Now our state is consistent like we’d expect! When richard tried to join he would see the max_players error. The nice thing about the semantics of GenServer is that you can think about your code in terms of clients and servers. All public API functions on the top of the module happen in the calling process or client side. All handle_* callbacks happen in the server process or server side. If you maintain this mental model it becomes obvious which side your code belongs in.

On bottlenecks

While you may be tempted to throw everything in the server side for safety, you need to consider the performance implications of doing so. When writing callbacks you should be asking yourself

What are the minimal operations I need to determine the next state?

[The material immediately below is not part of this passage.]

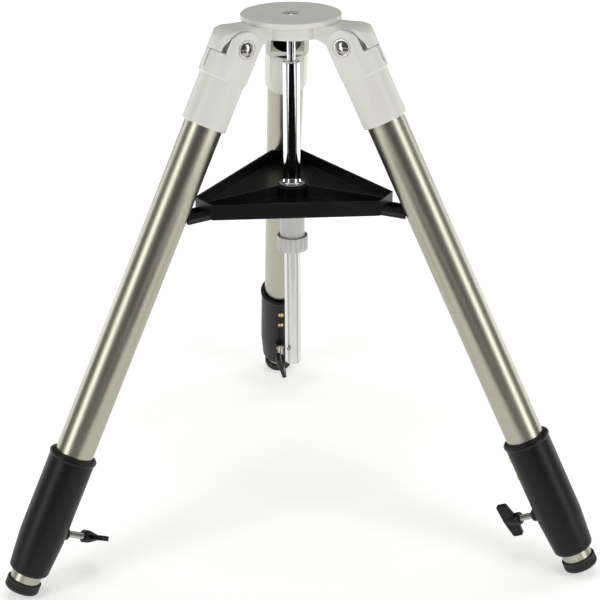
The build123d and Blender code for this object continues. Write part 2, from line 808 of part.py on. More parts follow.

It’s important to remember that callbacks can only happen one at a time so they can easily become a bottleneck. Be careful about performing long operations (particularly network operations) in the callbacks if you can get away with doing them somewhere else.

A holistic approach

Although this works as an example on GenServers and state, I’d suggest that this problem has a deeper, root cause. There is a design flaw with the Game datastructure. When designing a new datastructure, it is a good idea to guard it from ever getting into an invalid state. The logic of keeping the structure consistent belongs in the module itself. You should then encourage the programmers to only use that interface to manipulate the structure and return descriptive errors when something is wrong. In this case, I might change the interface of the Game module instead to something like this:

defmodule Game do
  @max_players 4
  defstruct players: []

  def add_player(game, nick) do
    if max_players?(game) do
      {:error, :max_players}
    else
      {:ok, Map.update!(game, :players, &([nick | &1]))}
    end
  end

  defp max_players?(%{players: ps}) when length(ps) < @max_players, do: false
  defp max_players?(_game), do: true
end

This will leave your GenServers pretty bare but I believe this is a good thing. You can consider something like exactor to make them even smaller.